Desde que esta direcção do CDS tomou posse, em Abril de 2022, a “renovação” trouxe as mesmas velhas caras. A tão reclamada “união interna” reconciliou querelas de há 30 anos, mas deixou intocadas as mais recentes e significativas. Os “quadros” do partido são as pessoas que Paulo Portas escolheu e promoveu nos seus quase 20 anos de presidência, nenhuma delas com relevância política própria. Dos “quadros” que até 2022, ex-ministros e ex-secretários de Estado pelo CDS, destruíram activamente o partido na televisão, sobra agora o fundo de uma espécie de casa civil de Portas, missionários da saudável convivência com o PS e da nobre distância do “populismo”, da “extrema-direita”, da “direita iliberal” e de qualquer direita que interesse ao país.
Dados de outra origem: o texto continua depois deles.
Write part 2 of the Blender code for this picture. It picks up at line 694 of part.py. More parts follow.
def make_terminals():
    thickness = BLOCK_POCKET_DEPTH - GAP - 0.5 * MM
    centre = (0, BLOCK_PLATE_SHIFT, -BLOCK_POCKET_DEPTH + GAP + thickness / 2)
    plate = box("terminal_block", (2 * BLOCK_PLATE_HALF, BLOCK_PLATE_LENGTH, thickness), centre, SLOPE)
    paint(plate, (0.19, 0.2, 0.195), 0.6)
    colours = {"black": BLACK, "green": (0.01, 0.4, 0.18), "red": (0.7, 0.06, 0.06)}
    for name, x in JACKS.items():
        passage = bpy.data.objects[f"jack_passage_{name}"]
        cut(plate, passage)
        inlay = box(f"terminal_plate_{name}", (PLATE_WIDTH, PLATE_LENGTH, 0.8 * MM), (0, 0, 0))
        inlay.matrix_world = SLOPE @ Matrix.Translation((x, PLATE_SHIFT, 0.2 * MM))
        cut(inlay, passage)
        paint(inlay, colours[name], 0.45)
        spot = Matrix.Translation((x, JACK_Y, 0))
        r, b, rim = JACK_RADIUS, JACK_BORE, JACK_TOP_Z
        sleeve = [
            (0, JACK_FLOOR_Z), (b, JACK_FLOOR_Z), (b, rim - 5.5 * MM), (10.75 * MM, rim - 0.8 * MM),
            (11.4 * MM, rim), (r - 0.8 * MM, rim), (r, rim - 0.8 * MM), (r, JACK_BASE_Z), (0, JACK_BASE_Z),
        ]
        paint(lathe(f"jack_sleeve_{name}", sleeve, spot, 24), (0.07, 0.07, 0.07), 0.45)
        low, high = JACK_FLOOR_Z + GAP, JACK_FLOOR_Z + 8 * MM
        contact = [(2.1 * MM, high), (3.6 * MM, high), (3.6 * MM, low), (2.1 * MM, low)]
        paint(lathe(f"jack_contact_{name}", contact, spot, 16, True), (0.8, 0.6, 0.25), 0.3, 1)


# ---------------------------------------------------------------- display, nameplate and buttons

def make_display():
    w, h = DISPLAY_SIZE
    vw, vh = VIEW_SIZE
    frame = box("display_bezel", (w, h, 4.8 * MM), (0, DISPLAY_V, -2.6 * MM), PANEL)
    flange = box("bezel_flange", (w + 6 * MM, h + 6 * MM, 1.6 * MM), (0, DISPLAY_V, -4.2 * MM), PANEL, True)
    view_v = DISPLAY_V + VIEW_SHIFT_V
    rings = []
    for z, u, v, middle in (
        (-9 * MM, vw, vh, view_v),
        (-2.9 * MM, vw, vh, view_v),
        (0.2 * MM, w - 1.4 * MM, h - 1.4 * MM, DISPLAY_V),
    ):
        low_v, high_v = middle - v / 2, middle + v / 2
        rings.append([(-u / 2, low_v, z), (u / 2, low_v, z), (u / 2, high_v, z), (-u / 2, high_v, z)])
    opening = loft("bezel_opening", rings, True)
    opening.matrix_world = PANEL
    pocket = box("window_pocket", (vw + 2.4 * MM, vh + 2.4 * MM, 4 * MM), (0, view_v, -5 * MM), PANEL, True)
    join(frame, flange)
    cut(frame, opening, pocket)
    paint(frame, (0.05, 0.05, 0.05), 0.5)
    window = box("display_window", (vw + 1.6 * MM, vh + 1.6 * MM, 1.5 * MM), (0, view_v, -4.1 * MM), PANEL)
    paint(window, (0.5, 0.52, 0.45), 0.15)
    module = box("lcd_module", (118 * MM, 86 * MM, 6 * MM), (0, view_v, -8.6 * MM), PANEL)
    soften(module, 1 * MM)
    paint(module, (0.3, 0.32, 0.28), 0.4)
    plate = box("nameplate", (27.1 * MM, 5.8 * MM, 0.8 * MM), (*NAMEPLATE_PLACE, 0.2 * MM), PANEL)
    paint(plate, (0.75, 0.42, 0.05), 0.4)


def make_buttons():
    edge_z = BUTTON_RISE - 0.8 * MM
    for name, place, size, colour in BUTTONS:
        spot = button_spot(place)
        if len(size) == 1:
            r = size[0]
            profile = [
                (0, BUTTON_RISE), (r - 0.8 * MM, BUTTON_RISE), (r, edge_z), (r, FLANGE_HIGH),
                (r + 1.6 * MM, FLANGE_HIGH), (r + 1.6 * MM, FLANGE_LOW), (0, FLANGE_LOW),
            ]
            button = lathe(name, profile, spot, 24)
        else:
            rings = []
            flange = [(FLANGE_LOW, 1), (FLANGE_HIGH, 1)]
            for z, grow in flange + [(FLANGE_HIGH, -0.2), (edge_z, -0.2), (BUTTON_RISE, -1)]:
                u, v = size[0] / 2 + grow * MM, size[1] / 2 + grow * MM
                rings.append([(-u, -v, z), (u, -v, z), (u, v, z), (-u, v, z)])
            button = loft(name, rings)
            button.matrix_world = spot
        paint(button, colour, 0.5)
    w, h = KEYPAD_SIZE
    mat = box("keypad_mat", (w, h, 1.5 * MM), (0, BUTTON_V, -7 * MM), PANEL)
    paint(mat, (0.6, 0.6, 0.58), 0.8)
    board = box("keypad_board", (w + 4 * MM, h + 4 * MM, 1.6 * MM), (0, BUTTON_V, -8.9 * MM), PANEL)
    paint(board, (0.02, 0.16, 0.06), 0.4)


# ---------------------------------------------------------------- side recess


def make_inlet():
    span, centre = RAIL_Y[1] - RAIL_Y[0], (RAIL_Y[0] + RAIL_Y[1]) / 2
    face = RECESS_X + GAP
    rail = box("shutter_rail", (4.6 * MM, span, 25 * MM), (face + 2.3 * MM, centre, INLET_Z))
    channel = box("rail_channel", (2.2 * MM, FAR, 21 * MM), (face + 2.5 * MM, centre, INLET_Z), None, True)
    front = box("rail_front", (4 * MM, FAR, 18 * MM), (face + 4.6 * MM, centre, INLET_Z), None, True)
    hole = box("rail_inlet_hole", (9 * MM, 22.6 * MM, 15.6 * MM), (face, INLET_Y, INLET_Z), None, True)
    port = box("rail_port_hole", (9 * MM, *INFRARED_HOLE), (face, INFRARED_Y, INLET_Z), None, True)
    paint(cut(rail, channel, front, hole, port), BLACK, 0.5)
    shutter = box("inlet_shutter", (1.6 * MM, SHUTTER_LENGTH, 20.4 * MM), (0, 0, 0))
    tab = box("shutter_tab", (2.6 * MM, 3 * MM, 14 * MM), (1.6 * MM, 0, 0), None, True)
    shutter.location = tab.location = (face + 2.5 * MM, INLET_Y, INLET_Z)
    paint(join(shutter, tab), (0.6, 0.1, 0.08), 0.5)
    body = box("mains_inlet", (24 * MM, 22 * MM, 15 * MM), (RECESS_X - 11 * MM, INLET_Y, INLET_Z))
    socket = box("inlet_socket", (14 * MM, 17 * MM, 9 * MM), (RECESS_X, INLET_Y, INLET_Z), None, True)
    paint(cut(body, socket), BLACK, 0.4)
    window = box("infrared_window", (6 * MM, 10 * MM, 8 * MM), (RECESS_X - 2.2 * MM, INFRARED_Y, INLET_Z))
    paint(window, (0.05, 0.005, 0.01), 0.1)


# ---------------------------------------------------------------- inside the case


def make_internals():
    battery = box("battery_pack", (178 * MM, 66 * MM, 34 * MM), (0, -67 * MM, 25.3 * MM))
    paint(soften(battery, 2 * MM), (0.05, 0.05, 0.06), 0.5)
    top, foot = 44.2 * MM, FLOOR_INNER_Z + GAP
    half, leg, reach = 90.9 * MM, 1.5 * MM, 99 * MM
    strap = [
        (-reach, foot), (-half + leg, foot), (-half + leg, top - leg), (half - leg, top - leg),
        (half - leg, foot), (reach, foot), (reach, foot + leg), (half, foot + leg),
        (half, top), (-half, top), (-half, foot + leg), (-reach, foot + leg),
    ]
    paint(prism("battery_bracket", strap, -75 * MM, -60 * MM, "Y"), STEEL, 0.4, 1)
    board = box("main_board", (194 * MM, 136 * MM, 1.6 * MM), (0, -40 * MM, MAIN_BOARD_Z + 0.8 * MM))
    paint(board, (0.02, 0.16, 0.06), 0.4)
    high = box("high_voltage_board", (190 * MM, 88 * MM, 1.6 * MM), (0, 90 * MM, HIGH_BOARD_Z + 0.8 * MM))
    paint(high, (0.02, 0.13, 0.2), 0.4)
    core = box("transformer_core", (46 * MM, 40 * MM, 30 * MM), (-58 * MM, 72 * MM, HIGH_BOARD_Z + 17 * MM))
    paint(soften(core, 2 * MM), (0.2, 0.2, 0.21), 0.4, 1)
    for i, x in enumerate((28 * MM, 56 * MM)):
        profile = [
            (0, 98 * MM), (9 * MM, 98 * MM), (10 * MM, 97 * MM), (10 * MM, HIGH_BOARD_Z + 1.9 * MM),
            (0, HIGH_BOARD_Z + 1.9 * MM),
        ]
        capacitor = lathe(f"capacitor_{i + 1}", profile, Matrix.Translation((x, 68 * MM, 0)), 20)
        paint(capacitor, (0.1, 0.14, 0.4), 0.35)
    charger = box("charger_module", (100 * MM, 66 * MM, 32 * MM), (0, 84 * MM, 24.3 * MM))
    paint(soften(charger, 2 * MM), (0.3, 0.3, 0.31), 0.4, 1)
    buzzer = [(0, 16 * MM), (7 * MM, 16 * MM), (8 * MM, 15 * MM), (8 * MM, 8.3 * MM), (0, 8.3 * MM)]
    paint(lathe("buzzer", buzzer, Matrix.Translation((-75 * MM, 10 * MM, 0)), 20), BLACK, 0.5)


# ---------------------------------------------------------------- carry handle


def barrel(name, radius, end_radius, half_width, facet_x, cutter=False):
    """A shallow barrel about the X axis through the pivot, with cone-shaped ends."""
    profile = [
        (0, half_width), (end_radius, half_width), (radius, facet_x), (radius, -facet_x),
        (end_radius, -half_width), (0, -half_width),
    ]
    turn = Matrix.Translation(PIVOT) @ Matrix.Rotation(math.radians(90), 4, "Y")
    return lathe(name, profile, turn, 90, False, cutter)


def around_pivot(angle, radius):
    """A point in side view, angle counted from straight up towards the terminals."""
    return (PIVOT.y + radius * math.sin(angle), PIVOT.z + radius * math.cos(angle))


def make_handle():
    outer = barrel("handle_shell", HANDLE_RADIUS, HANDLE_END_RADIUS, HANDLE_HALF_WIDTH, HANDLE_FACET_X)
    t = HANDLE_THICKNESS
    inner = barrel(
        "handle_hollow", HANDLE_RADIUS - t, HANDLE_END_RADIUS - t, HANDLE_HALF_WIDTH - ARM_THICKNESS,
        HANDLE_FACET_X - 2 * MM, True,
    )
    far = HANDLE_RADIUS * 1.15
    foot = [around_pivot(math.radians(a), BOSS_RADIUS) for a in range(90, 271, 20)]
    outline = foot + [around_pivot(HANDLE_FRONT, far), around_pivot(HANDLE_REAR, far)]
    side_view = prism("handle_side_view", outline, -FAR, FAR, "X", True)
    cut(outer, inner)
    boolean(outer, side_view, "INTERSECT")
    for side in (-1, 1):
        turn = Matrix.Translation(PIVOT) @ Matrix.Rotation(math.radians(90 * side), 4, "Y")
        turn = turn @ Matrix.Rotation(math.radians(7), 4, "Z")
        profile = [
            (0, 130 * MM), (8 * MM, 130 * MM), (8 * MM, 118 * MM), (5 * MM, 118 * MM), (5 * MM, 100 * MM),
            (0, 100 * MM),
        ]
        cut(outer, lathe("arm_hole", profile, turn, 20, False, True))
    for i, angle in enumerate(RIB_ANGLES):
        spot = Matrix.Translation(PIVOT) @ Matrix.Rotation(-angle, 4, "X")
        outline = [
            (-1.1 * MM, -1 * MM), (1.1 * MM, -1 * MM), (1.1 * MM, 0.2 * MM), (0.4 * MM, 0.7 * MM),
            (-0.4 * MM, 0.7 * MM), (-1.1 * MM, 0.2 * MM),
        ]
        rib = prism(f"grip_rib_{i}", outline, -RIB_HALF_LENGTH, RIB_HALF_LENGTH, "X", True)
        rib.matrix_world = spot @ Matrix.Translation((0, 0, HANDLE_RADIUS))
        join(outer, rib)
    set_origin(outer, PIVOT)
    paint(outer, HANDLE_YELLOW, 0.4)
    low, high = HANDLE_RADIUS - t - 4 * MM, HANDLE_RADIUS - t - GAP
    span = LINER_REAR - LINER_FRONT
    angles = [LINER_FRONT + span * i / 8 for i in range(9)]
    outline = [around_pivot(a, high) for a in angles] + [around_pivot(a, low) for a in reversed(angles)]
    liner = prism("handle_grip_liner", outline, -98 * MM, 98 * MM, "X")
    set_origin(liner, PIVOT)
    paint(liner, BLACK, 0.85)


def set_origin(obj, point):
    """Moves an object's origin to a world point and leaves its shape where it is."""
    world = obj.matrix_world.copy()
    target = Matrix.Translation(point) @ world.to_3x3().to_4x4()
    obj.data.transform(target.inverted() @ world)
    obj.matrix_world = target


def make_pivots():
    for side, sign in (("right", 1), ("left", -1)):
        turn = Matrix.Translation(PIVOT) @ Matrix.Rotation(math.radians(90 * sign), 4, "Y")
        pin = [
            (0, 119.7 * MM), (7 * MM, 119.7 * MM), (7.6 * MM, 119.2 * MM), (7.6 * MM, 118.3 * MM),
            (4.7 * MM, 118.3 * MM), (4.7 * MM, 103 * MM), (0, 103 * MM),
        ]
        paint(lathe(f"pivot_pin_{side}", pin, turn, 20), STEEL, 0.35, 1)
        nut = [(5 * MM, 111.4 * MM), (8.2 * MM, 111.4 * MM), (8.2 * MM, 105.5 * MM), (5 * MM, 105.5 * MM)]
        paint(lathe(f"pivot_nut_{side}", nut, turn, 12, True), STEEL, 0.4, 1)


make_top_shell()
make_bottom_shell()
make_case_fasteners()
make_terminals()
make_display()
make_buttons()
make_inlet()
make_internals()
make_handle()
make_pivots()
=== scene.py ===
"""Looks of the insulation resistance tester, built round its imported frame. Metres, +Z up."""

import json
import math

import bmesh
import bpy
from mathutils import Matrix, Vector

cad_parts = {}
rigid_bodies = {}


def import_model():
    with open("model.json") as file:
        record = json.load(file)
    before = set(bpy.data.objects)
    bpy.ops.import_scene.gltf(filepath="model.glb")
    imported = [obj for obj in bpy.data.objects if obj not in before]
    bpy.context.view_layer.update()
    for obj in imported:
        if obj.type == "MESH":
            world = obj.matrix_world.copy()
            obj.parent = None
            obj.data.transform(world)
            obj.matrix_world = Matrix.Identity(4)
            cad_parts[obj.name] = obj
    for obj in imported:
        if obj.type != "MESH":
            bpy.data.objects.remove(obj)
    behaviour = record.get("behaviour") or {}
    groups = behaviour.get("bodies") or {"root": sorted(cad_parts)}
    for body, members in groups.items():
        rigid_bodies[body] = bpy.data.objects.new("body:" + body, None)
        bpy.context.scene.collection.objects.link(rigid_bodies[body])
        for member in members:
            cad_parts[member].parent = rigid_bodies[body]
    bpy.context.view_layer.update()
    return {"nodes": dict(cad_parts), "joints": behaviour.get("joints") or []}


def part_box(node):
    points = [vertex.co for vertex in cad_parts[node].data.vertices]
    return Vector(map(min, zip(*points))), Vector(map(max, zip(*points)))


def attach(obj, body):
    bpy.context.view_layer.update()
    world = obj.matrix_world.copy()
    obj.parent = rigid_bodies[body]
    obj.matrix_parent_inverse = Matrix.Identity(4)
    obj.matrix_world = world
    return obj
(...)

A deles é a “direita educada”, a outra é a dos brutos. Para isso, este PSD fez com Paulo Portas uma AD a fingir, uma AD virada do avesso cujo primeiro objectivo foi dividir a direita e assegurar que nunca em Portugal se pudesse governar sem o PS e contra o PS. Precisamente o oposto da verdadeira AD, que juntou em si todos os partidos relevantes da direita e levou Sá Carneiro a explicar que não queria inimigos à direita. Para a “direita educada” de hoje, todos os convívios com a esquerda são aconselháveis; e com a extrema-esquerda são até instrutivos, construtores de bom carácter, e orientadores de autoridade moral. Nenhum preceito da religião woke fica de fora da sua esmerada educação, e a estupidez desta cedência de poder à esquerda dá vontade de chorar sempre que os senhores ministros cumprimentam as plateias desejando “boa tarde a todas e a todos”.

A vida dos partidos é mesmo assim, feita de concórdias e discórdias. É bom que assim seja. Ninguém pense que a militância é um passeio nas pastagens da Suíça. De resto, a militância num partido é a nossa primeira coligação: aprendemos a conviver com posições diferentes, interpretações diferentes, opiniões contrárias à nossa, atitudes muitas vezes difíceis de engolir; aprendemos, no fundo, a negociar a aplicação prática da nossa filosofia, e até a moldar essa filosofia, testando a plasticidade da nossa intransigência pela capacidade de bater de frente contra o erro e regressar a um grau de suportável dignidade interior. A militância num partido pode ter por consequência, para quem se interessa pelo lado nobre da política, a prevenção contra o fanatismo. Mas uma coisa é estar num partido e ter com a direcção nacional divergências profundas, até insanáveis. Confia-se em que há um mandato, e um prazo, e um sistema de eleições; e que um dia a nossa posição pode ser maioritária, e chegar a decidir a política do partido. Outra coisa é o actual CDS.

Essa confiança acabou. Já tínhamos percebido que o CDS não tem votos externos, agora duvidamos se tem ou não votos internos. Não sabemos se os delegados de 2019 e 2021 foram efectivamente eleitos, não sabemos que resultados nos dariam outras eleições, não sabemos se esta direcção corresponde ou não à representação da vontade dos militantes. O CDS deixou de ser um partido. Pela erosão do tempo mal interpretado, por acções externas ou internas, mas sobretudo internas, o CDS transformou-se num clube de amigos desta direcção. Não sou amiga desta direcção, não faço parte deste clube.

Existe, no entanto, um resto de CDS real que não podia passar sem mencionar. Ele está nos órgãos eleitos para o município de Lisboa, seja na Câmara, na Assembleia Municipal, ou nas Juntas de Freguesia. Respeito, defendo, e subscrevo o trabalho da coligação Novos Tempos na Câmara do presidente Carlos Moedas, do vice-presidente Filipe Anacoreta Correia, e do conjunto dos seus vereadores. Agradeço a Filipe Anacoreta Correia a confiança que teve em mim e a abertura para me ouvir contrariá-lo. Respeito, defendo, e subscrevo o trabalho do Grupo Municipal do CDS, liderado por Martim Borges de Freitas, a quem agradeço a paciência, a serenidade, e a inteligência das muitas conversas sobre política autárquica. Respeito, defendo, e subscrevo o trabalho dos dois Presidentes de Junta pelo CDS, Madalena Natividade em Arroios e Carlos Ardisson no Parque das Nações, dois governantes de grande firmeza e coragem política em freguesias particularmente difíceis de Lisboa. Um orgulho para a direita. Ou dois orgulhos, melhor dizendo. Continuarei a defender o trabalho de todos eles pela cidade de Lisboa e pelos princípios em que acreditamos.